In subsequent cases, we have continued to eschew a rigid application of the McDonnell Douglas formula. In fact, in Sahadi v. Reynolds Chemical, 636 F.2d 1116 (6th Cir.1980) , an employee was terminated during an economic cutback and a younger person was retained in a position the plaintiff was capable of performing and willing to relocate to perform. Nevertheless, the court held that the plaintiff had failed to establish a prima facie case of age discrimination. In Ackerman v. Diamond Shamrock, 670 F.2d 66 (6th Cir.1982), the court reaffirmed the case-by-case approach. Judge Phillips,. speaking for the Court, noted:

A mechanical application of the McDonnell Douglas guidelines might bar the suit of a worthy ADEA claimant. In other cases, an overly mechanical application could supply an ADEA plaintiff with a triable claim where none exists.

Id. at 70. See also Locke v. Commercial Union Insurance, 676 F.2d 205 (6th Cir.1982).

The defendant relies upon opinions from several circuit courts which follow the McDonnell Douglas guidelines and order of proof in age discrimination cases. We interpret those opinions as allowing the use of the McDonnell Douglas guidelines, but not making them the exclusive criteria for establishing a prima facie case. Indeed, in several of those cases, the courts expressly disavowed any intent to preclude other methods of proving unlawful age discrimination. See, e.g., Loeb v. Textron, 600 F.2d 1003, 1018 (1st Cir.1979); Stanojev v. Ebasco Services, 643 F.2d 914, 920-22 (2d Cir.1981) ; Hedrick v. Hercules, 658 F.2d 1088, 1093 (5th Cir.1981). To the extent the cases cited by the defendant permit the McDonnell Douglas guidelines to be used to prove age discrimination, they are in full accord with the case-by-case approach of this court. We hold that it was not error for the court to refuse to instruct the jury on the prima facie elements of a discrimination *1180case as set forth in McDonnell Douglas4 Moreover, we hold that the record reflects that the plaintiff introduced enough evidence to present a prima facie case of age discrimination.

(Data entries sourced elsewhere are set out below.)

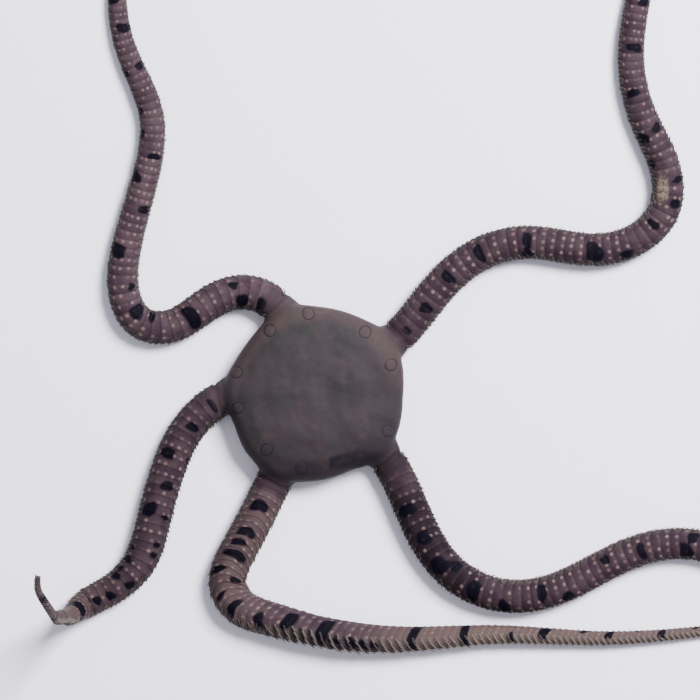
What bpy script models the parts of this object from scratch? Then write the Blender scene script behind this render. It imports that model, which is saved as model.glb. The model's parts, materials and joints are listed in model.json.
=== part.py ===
"""A brittle star at life size, lying on the floor with the end of one arm raised.

Lengths are in millimetres, angles in degrees, and every mesh is scaled to metres when it is made.
The routes are drawn from the disc's centre, +X to the right and +Y away from the viewer. Distances
along an arm are measured from the first point of its route.
"""

import math
import random
from dataclasses import dataclass

import bmesh
import bpy
import numpy as np
from mathutils import Matrix, Vector

MM = 0.001
GAP = 0.3
SEED = 11

# Disc
DISC_HEIGHT = 7.0
DISC_SPOKES = 50
DISC_LOOPS = ((0.84, 0.0), (0.93, 0.55), (0.99, 1.7), (1.0, 3.0), (0.965, 4.3),
              (0.885, 5.35), (0.74, 6.2), (0.52, 6.75), (0.27, 6.95))
DISC_WIDEST_AT = 3.0
MEAN_RADIUS = 13.0
OUTLINE_FADE = 0.1
SIDE_RADII = {15: 13.1, 74: 12.7, 145: 12.9, 202: 13.3, 218: 13.9, 255: 13.4, 271: 13.2, 292: 12.6,
              338: 13.1, 357: 12.75}
SHOULDER_RISE = 1.0
SHOULDER_SPREAD = 15.0

# Arm sockets, which reach from under the disc's skin to the first length of each arm
SOCKET_END = 9.6
SOCKET_STATIONS = ((0.6, 1.75, 1.55), (4.0, 1.5, 1.42), (7.0, 1.2, 1.2), (SOCKET_END, 1.02, 1.02))
ARM_CUTTER = (8.0, 9.0, 30.0)

# Radial shields, one pair above the root of each arm
SHIELD_RADIUS = 11.6
SHIELD_SPREAD = 15.0
SHIELD_LENGTH = 1.9
SHIELD_WIDTH = 1.5
SHIELD_LEVELS = ((-0.7, 1.0), (0.14, 1.0), (0.28, 0.72))
SHIELD_SIDES = 10
SHIELD_SLOPE_OVER = 1.0

# Mouth, and its jaws with their papillae and teeth
MOUTH_RADIUS = 4.6
MOUTH_DEPTH = 2.2
MOUTH_SIDES = 30
JAW_CLEAR_OF_FLOOR = 0.3
JAW_CHAMFER = 0.3
JAW_CHAMFERED_SIZE = 0.8
JAW_TIP_RADIUS = 1.35
JAW_SLIT = 0.9
PAPILLA_PLACES = (0.12, 0.42, 0.72)
PAPILLA_LENGTH = 0.27
PAPILLA_THICKNESS = 0.55
PAPILLA_LEAN = 0.35
TOOTH_LENGTH = 0.55

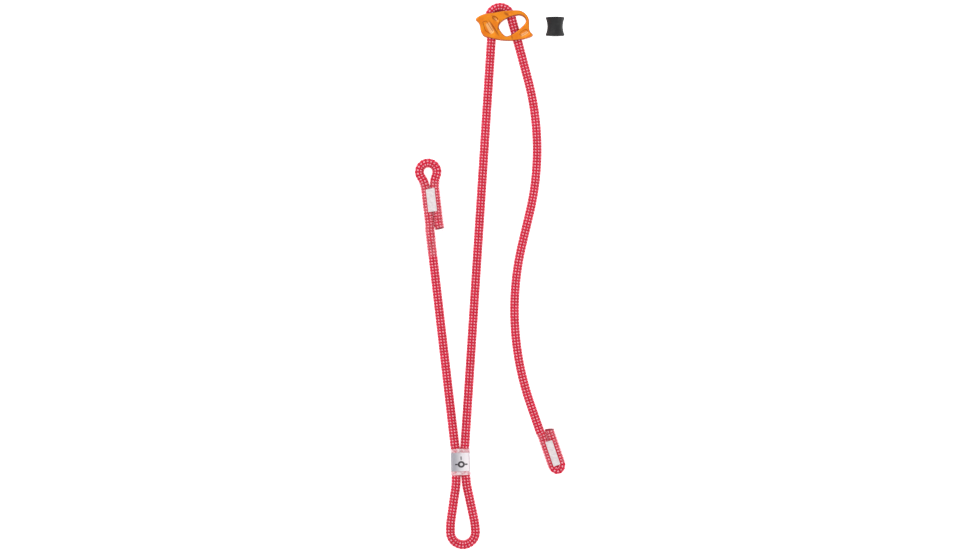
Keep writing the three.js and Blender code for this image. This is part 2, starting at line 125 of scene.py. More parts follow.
def connections(points, triangles):
    """Each vertex's neighbours, and those along the sharp edges, which are the rims of a core's ends."""
    corners = points[triangles]
    normals = np.cross(corners[:, 1] - corners[:, 0], corners[:, 2] - corners[:, 0])
    normals /= np.linalg.norm(normals, axis=1)[:, None]
    edges = {}
    for f, triangle in enumerate(triangles):
        for a, b in zip(triangle, np.roll(triangle, -1)):
            edges.setdefault((min(a, b), max(a, b)), []).append(f)
    neighbours, rims = {}, {}
    for (a, b), faces in edges.items():
        sharp = normals[faces[0]] @ normals[faces[-1]] < 0.5
        for links in (neighbours, rims) if sharp else (neighbours,):
            links.setdefault(a, set()).add(b)
            links.setdefault(b, set()).add(a)
    return neighbours, rims


def end_rim(rims):
    """All the vertices of one of the two rims."""
    rim, wave = {min(rims)}, [min(rims)]
    while wave:
        wave = [n for v in wave for n in rims[v] if n not in rim]
        rim.update(wave)
    return rim


def ring_centres(node):
    """The centres and normals of a swept core's rings, in order from one end to the other."""
    points, triangles = welded(node)
    neighbours, rims = connections(points, triangles)
    ring = end_rim(rims)
    centres, directions, seen = [], [], set()
    while ring:
        seen |= ring
        members = points[sorted(ring)]
        centre = members.mean(axis=0)
        centres.append(centre)
        directions.append(np.linalg.svd(members - centre)[2][-1])
        ring = {n for v in ring for n in neighbours[v]} - seen
    return np.array(centres), np.array(directions)


class Rope:
    """The rope's middle line as a smooth curve by distance along it, from the cut end beside the eye."""

    def __init__(self):
        rings = [ring_centres(name + "_core") for name in ROPE_LENGTHS]
        points, tangents, owners = [], [], []
        previous = rings[1][0].mean(axis=0)
        for name, (centres, normals) in zip(ROPE_LENGTHS, rings):
            starts_near = np.linalg.norm(centres[0] - previous) < np.linalg.norm(centres[-1] - previous)
            if starts_near == (not points):
                centres, normals = centres[::-1], normals[::-1]
            steps = np.gradient(centres, axis=0)
            tangents.extend(normals * np.sign(np.sum(normals * steps, axis=1))[:, None])
            points.extend(centres)
            owners.extend([name] * len(centres))
            previous = centres[-1]
        self.join(points, tangents, owners)

    def join(self, points, tangents, owners):
        """Joins the rings with smooth curves and notes where along the rope each CAD length lies."""
        line, distance, self.spans = [points[0]], [0.0], {}
        for i, owner in enumerate(owners):
            if i > 0:
                for point in self.curve(points[i - 1], points[i], tangents[i - 1], tangents[i]):
                    distance.append(distance[-1] + float(np.linalg.norm(point - line[-1])))
                    line.append(point)
            self.spans.setdefault(owner, [distance[-1], distance[-1]])[1] = distance[-1]
        self.line, self.distance, self.length = np.array(line), np.array(distance), distance[-1]

    def draw_in(self, place, low, high, amount):
        """Pulls two strands together between low and high along the y axis of a placing matrix.

        Where the rope folds back between the two strands, the fold narrows in proportion.
        """
        ease, reach, fold_reach = 6 * MM, 9 * MM, 4.5 * MM
        inverse = np.linalg.inv(np.array(place))
        local = self.line @ inverse[:3, :3].T + inverse[:3, 3]
        share = smoothstep(local[:, 1], low - ease, low) * (1 - smoothstep(local[:, 1], high, high + ease))
        share *= np.abs(local[:, 0]) < reach
        side = np.clip(local[:, 0] / fold_reach, -1, 1)
        across = np.array(place)[:3, 0]
        self.line = self.line - (side * share * amount)[:, None] * across

    @staticmethod
    def curve(a, b, tangent_a, tangent_b):
        """Points from a to b, without a, on an arc that leaves and arrives along the two tangents."""
        chord = np.linalg.norm(b - a)
        bend = math.acos(np.clip(tangent_a @ tangent_b, -1, 1))
        pull = chord / math.cos(bend / 4) ** 2
        steps = max(2, int(chord / LINE_STEP))
        t = np.linspace(0, 1, steps + 1)[1:, None]
        return ((2 * t**3 - 3 * t**2 + 1) * a + (t**3 - 2 * t**2 + t) * pull * tangent_a
                + (3 * t**2 - 2 * t**3) * b + (t**3 - t**2) * pull * tangent_b)

    def points(self, distances):
        return np.stack([np.interp(distances, self.distance, self.line[:, k]) for k in range(3)], axis=-1)

    def frames(self, distances):
        """Points, forward, up and rightward directions at distances along the rope."""
        d = np.atleast_1d(np.asarray(distances, float))
        step = 0.25 * MM
        before = self.points(np.clip(d - step, 0, self.length))
        after = self.points(np.clip(d + step, 0, self.length))
        forward = after - before
        forward /= np.linalg.norm(forward, axis=1)[:, None]
        up = np.array([0.0, 0.0, 1.0]) - forward * forward[:, 2:3]
        up /= np.linalg.norm(up, axis=1)[:, None]
        return self.points(d), forward, up, np.cross(forward, up)

    def nearest(self, place, within=None):
        """The distance along the rope, or along one CAD length of it, that comes nearest to a place."""
        low, high = self.spans[within] if within else (0.0, self.length)
        keep = (self.distance >= low) & (self.distance <= high)
        gap = np.linalg.norm(self.line[keep] - np.array(place), axis=1)
        return float(self.distance[keep][gap.argmin()])

    def straight_start(self, distance):
        """Where the straight stretch that holds a distance begins."""
        straight = math.cos(math.radians(0.5))
        _, forward, _, _ = self.frames(self.distance)
        _, here, _, _ = self.frames(distance)
        bent = (forward @ here[0] < straight) & (self.distance < distance)
        return float(self.distance[bent].max())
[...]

The ultimate issue in this age discrimination suit is whether age was a determining factor in the employer’s decision to fire the plaintiff. Ackerman, 670 F.2d at 70. Laugesen, 510 F.2d at 317. The plaintiff can establish a prima facie case of age discrimination by using the McDonnell Douglas criteria. The plaintiff can also establish a prima facie case using statistical information, direct evidence of discrimination, and circumstantial evidence other than that which is used in the McDonnell Douglas criteria. See Stanojev v. Ebasco Services, 643 F.2d at 920-21. Once a prima facie case is established through either of these methods, the burden shifts to the employer to produce a legitimate non-discriminatory reason for his decision. The ultimate burden of proving discrimination also remains with the plaintiff. Texas Department of Community Affairs v. Burdine, 450 U.S. 248, 101 S.Ct. 1089, 67 L.Ed.2d 207 (1981).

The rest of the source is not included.